Given material
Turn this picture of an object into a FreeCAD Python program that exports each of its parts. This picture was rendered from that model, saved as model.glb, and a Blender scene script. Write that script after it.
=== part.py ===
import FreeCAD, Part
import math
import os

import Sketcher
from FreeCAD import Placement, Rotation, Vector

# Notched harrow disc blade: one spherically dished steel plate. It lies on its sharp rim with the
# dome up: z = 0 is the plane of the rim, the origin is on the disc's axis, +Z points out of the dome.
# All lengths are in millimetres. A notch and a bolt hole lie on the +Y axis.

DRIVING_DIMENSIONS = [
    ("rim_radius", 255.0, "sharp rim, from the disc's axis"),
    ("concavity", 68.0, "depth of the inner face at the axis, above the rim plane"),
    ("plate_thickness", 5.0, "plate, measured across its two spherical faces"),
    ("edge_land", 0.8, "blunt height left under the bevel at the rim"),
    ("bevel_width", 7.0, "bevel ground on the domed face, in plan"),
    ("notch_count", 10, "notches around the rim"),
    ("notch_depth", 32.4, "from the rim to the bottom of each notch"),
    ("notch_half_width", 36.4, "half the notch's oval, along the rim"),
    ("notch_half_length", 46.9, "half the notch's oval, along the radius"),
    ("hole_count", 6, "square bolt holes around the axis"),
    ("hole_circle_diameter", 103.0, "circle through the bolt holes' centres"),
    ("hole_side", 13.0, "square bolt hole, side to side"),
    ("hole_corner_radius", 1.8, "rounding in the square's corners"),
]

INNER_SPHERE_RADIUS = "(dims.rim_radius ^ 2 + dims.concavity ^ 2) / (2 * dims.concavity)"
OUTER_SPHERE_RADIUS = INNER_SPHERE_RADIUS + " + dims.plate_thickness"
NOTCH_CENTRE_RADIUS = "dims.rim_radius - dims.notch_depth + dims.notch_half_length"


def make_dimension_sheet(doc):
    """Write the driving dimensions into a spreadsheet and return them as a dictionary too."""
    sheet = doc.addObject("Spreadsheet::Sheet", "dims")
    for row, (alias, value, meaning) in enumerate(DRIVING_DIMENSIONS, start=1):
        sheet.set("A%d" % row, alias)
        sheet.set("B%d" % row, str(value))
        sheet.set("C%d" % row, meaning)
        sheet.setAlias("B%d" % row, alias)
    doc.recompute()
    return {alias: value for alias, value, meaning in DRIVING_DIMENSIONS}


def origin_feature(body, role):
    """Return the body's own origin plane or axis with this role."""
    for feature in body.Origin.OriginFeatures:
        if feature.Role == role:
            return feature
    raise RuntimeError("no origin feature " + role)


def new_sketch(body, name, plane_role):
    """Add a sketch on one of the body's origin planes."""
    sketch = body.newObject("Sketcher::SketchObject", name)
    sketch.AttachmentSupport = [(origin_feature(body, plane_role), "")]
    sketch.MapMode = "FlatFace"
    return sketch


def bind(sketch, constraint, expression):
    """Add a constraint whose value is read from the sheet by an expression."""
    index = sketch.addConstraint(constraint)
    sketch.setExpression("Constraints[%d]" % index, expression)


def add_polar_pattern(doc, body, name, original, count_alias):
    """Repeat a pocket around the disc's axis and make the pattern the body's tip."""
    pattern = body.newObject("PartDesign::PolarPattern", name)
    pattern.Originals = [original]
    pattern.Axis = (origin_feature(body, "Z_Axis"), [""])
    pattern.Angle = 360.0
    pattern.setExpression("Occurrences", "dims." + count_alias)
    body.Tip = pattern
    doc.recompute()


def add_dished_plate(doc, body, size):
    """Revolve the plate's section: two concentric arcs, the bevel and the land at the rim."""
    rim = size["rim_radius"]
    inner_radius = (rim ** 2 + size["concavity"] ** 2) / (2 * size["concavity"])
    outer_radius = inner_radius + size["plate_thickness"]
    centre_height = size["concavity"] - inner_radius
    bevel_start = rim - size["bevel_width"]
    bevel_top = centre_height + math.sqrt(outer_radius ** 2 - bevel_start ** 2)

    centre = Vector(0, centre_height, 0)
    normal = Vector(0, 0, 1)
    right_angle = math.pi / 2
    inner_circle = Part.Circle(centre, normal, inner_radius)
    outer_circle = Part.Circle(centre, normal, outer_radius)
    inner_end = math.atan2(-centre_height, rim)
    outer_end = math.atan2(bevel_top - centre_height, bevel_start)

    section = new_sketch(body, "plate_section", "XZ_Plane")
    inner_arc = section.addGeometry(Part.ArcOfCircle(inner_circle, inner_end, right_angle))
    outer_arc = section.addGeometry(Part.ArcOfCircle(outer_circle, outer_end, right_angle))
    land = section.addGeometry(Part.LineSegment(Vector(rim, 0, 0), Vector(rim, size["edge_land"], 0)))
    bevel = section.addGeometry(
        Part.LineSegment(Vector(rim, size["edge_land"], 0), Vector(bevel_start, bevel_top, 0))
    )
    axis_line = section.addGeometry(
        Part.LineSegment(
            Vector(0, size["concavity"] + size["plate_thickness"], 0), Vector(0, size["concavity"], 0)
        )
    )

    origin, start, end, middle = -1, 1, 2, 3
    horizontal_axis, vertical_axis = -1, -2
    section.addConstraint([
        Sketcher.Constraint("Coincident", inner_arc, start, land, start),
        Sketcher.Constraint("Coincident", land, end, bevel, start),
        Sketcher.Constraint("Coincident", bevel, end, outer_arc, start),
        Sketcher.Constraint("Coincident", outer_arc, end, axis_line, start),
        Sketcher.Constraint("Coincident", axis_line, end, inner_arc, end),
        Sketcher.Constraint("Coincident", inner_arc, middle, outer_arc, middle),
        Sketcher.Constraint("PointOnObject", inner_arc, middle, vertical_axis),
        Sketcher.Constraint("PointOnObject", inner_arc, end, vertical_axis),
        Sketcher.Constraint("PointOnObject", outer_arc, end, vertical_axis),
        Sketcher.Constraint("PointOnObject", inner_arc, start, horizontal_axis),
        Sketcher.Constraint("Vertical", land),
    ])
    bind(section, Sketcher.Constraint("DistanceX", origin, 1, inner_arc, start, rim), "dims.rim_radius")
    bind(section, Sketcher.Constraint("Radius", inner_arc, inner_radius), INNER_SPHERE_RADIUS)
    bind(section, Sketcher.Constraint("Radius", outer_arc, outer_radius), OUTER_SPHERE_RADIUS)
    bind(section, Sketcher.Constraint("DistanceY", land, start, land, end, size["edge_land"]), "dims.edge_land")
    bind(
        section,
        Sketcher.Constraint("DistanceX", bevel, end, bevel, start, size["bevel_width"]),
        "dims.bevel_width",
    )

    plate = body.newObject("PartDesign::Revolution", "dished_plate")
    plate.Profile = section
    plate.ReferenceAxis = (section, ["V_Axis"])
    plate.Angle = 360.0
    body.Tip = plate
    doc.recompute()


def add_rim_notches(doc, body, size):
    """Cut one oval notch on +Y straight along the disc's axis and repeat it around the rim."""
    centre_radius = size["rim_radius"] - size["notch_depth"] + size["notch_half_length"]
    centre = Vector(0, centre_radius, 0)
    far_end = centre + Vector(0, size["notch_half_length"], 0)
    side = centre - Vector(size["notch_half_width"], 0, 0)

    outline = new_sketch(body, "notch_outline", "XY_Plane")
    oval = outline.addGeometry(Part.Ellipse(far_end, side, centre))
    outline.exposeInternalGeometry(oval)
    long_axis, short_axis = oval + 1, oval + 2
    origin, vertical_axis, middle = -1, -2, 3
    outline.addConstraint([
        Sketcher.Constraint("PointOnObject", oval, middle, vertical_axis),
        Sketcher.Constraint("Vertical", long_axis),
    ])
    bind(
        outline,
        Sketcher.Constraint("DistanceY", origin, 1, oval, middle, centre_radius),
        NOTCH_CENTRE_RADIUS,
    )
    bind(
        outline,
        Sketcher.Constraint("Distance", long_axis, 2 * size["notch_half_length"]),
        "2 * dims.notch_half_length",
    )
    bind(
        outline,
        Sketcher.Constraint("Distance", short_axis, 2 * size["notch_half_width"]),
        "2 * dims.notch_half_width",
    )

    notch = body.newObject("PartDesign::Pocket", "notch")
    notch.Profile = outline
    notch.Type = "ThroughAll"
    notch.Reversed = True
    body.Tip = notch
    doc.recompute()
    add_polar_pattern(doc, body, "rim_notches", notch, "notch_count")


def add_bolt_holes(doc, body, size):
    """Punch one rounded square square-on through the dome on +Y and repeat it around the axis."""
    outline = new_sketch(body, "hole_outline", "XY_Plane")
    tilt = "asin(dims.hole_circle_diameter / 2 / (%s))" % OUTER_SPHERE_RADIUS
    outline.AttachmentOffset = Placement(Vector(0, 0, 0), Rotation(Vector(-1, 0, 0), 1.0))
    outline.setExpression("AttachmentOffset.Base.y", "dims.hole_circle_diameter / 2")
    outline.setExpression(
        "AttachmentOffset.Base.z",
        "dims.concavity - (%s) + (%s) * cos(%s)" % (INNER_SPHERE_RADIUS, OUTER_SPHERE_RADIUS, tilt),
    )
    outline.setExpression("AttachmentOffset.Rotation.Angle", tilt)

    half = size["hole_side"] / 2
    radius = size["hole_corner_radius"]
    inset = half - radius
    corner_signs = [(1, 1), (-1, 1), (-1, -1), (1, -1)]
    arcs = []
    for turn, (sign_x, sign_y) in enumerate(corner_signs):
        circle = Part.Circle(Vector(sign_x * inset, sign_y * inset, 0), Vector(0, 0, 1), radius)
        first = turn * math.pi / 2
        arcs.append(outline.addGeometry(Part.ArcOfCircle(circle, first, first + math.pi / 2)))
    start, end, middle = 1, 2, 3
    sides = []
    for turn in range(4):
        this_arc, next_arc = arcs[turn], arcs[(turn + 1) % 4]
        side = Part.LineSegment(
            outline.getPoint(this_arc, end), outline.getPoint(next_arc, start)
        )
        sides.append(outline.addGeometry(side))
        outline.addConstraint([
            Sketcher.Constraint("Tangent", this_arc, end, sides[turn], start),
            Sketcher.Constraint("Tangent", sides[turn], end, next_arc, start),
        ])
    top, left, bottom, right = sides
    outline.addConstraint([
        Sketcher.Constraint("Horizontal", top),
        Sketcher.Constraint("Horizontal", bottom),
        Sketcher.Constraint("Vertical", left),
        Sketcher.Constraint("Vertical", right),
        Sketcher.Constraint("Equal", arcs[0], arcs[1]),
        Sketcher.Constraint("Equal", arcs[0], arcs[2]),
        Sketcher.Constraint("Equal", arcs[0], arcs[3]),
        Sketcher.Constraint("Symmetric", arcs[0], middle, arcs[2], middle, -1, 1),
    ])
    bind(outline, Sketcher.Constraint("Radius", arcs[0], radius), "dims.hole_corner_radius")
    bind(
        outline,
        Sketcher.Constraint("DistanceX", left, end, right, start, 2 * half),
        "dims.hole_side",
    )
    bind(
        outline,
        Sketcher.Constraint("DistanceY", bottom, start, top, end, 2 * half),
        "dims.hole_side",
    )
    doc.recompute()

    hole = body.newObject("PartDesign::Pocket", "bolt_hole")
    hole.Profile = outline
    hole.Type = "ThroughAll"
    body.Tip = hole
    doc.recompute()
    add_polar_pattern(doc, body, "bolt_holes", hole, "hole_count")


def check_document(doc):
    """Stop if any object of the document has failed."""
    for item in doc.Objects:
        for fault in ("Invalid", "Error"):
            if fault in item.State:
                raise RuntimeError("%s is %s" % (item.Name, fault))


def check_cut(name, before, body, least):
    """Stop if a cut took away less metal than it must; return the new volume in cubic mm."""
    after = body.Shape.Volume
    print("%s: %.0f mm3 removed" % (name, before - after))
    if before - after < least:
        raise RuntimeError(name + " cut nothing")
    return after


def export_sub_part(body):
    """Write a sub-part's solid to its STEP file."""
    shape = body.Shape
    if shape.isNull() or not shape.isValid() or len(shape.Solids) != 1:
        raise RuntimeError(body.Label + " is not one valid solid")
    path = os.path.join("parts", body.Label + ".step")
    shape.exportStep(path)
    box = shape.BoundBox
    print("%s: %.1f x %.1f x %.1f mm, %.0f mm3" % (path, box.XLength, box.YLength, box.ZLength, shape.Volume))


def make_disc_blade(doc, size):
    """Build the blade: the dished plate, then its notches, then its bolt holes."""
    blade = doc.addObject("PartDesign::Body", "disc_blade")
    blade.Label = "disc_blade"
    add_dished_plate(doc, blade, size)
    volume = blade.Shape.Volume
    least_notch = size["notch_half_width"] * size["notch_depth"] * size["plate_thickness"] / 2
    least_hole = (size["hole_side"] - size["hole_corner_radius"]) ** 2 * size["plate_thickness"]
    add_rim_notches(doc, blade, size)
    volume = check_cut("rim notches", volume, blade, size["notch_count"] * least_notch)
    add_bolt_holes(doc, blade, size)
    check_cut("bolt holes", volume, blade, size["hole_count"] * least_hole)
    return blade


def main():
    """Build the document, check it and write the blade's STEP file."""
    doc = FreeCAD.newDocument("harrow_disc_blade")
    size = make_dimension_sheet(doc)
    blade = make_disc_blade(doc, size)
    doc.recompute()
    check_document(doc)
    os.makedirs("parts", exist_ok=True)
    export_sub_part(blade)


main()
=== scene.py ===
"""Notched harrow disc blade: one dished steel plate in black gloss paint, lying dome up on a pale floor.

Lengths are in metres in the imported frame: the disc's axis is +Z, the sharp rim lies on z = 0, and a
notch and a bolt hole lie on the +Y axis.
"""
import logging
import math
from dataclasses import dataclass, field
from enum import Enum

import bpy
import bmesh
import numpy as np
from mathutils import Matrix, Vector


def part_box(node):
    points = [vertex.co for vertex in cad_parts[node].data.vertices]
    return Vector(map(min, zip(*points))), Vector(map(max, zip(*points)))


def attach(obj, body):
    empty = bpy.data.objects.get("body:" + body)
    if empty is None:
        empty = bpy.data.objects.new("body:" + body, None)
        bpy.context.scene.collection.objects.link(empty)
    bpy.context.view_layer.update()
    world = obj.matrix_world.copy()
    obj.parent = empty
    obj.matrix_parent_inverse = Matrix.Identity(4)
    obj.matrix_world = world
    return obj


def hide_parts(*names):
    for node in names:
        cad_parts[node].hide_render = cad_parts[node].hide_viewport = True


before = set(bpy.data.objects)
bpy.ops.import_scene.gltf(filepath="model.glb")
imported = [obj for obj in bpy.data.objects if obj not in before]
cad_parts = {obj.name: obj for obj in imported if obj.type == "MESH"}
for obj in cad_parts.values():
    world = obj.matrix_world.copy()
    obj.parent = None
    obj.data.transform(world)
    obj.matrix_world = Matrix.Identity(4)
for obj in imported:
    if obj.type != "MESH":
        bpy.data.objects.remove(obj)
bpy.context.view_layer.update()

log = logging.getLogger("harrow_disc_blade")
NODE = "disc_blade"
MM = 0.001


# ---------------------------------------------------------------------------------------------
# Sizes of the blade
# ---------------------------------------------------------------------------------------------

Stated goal
Write out a verbatim copy of the data, beginning with its first line and ending with the line that contains "from FreeCAD import".

Result
Turn this picture of an object into a FreeCAD Python program that exports each of its parts. This picture was rendered from that model, saved as model.glb, and a Blender scene script. Write that script after it.
=== part.py ===
import FreeCAD, Part
import math
import os

import Sketcher
from FreeCAD import Placement, Rotation, Vector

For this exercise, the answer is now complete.